The dream of a car-free city, though, is just that—a dream. In 2008, Mayor Michael Bloomberg’s modest congestion-pricing proposal to limit car traffic in midtown Manhattan went down in political flames, defeated in Albany thanks to opposition from the powerful state assembly speaker, Sheldon Silver. But even without Silver’s veto, getting cars off New York’s streets is fraught with complications. How would businesses take deliveries? How would the disabled get around? What about the city’s profitable—and influential—parking industry? These questions and others seem destined to scuttle the dreams of those who envision New York—or at least Manhattan—as a car-free paradise for bikers and pedestrians.

Constructing 50-100 miles of elevated bike lanes and related infrastructure across a city that took 11 years to rebuild the World Trade Center is, admittedly, a long shot.
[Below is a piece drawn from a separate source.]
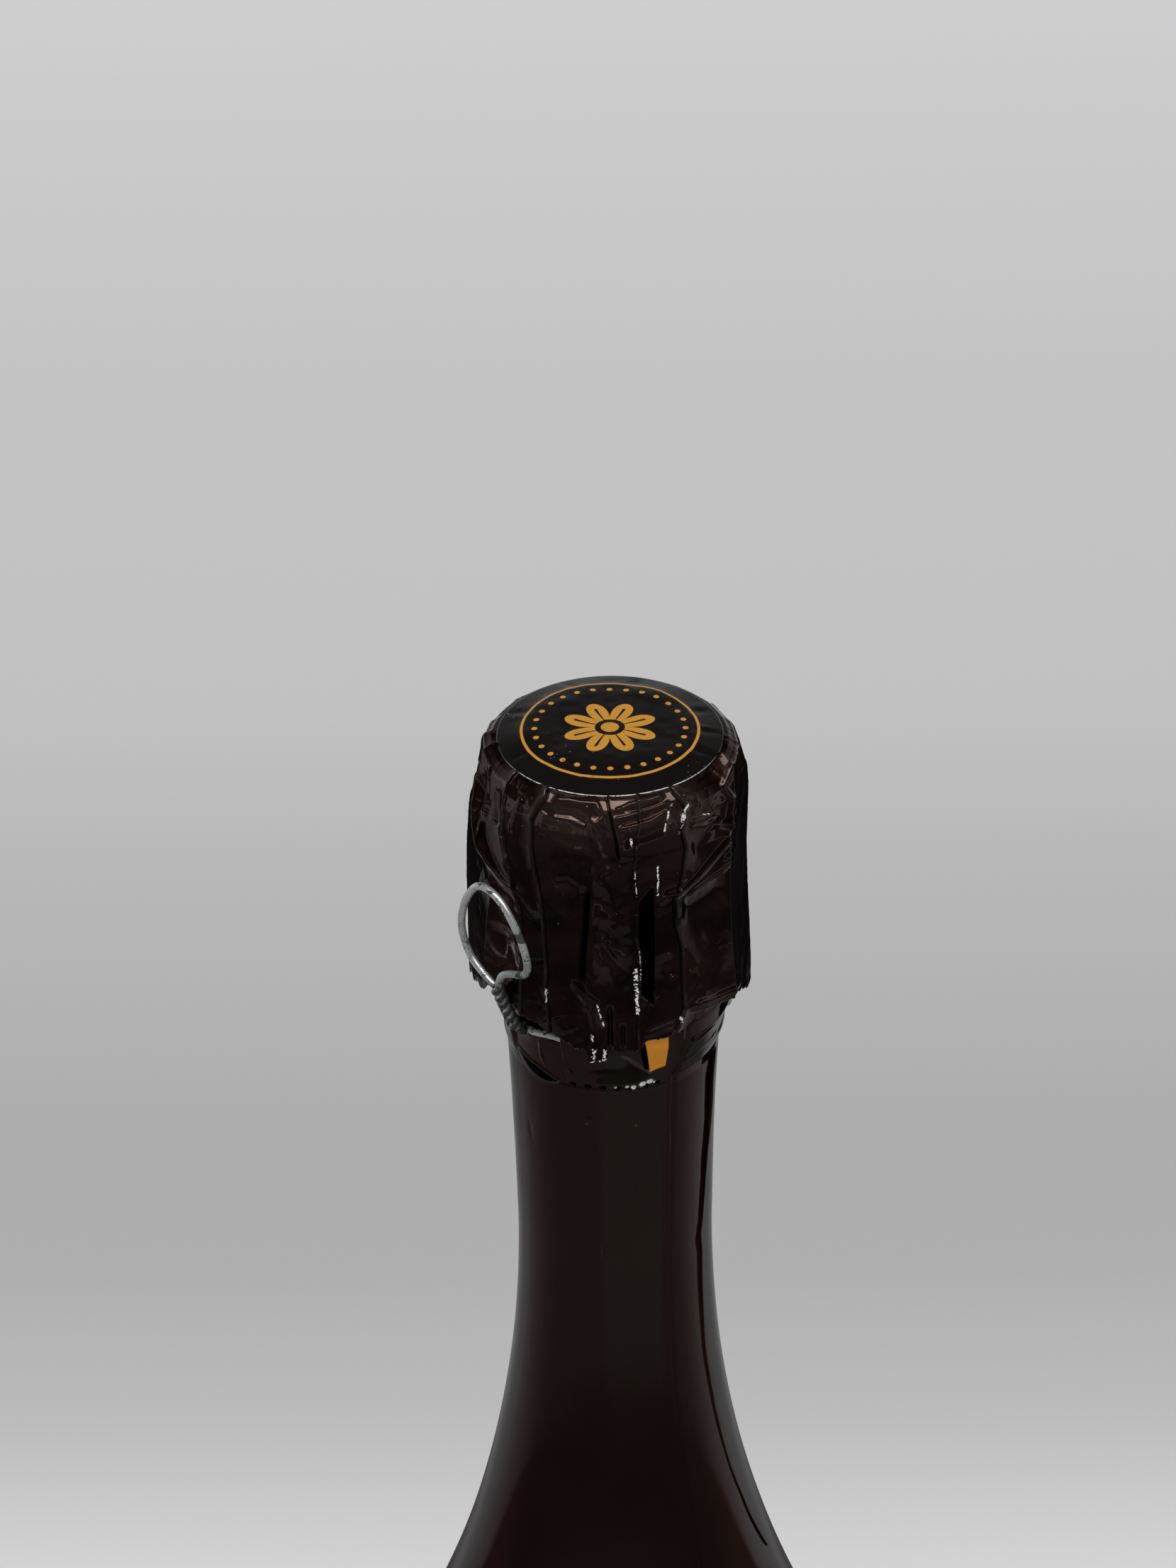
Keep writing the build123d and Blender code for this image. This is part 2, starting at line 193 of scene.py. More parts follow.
def add_piece(name, points, faces, material, sharp_degrees=180, welded=True):
    """Smooth mesh piece from points in millimetres; edges sharper than an angle stay crisp."""
    mesh = bpy.data.meshes.new(name)
    mesh.from_pydata((np.asarray(points, float) * mm).tolist(), [], faces)
    mesh.polygons.foreach_set("use_smooth", [True] * len(mesh.polygons))
    if welded:
        weld = bmesh.new()
        weld.from_mesh(mesh)
        bmesh.ops.remove_doubles(weld, verts=weld.verts, dist=weld_reach)
        bmesh.ops.dissolve_degenerate(weld, edges=weld.edges, dist=weld_reach)
        bmesh.ops.recalc_face_normals(weld, faces=weld.faces)
        weld.to_mesh(mesh)
        weld.free()
    if sharp_degrees < 180:
        mesh.set_sharp_from_angle(angle=math.radians(sharp_degrees))
    mesh.materials.append(material)
    piece = bpy.data.objects.new(name, mesh)
    scene.collection.objects.link(piece)
    return piece


weld_reach = 1e-7
floor_half, floor_drop = 4.0 / mm, 0.1
# The floor's colour is painted lighter and darker with distance behind the bottle, standing in for the fall
# of light over it: painted light and shade.
floor_painted_light = [(0.18, 0.63), (0.228, 0.48), (0.277, 0.415), (0.331, 0.41), (0.389, 0.44), (0.453, 0.48),
               (0.524, 0.535), (0.69, 0.565), (0.9, 0.63), (1.03, 0.68)]
painted_light_from, painted_light_to = 0.15, 1.05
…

But so are the bold ambitions of de Blasio’s Vision Zero. In a city where cars, bikes, and pedestrians engage in a daily competition for limited space along wide boulevards and crowded streets, collisions are inevitable and death does lurk around every corner. Many New Yorkers have had at least one near-fatal experience such as the one that almost happened to me on Fifth Avenue years ago. No one has come up with a politically viable plan to ensure that tragic accidents like the one that cost Sian Green her leg—and could cost the city millions—won’t continue to happen with distressing regularity. Perhaps such incidents are an inevitable part of life in the big city. But if the London, Copenhagen, and Melbourne experiences are any guide, getting bikes off the roads and into the air or even onto the water can be done safely and at relatively low cost, for the benefit of everyone. It’s at least worth talking about.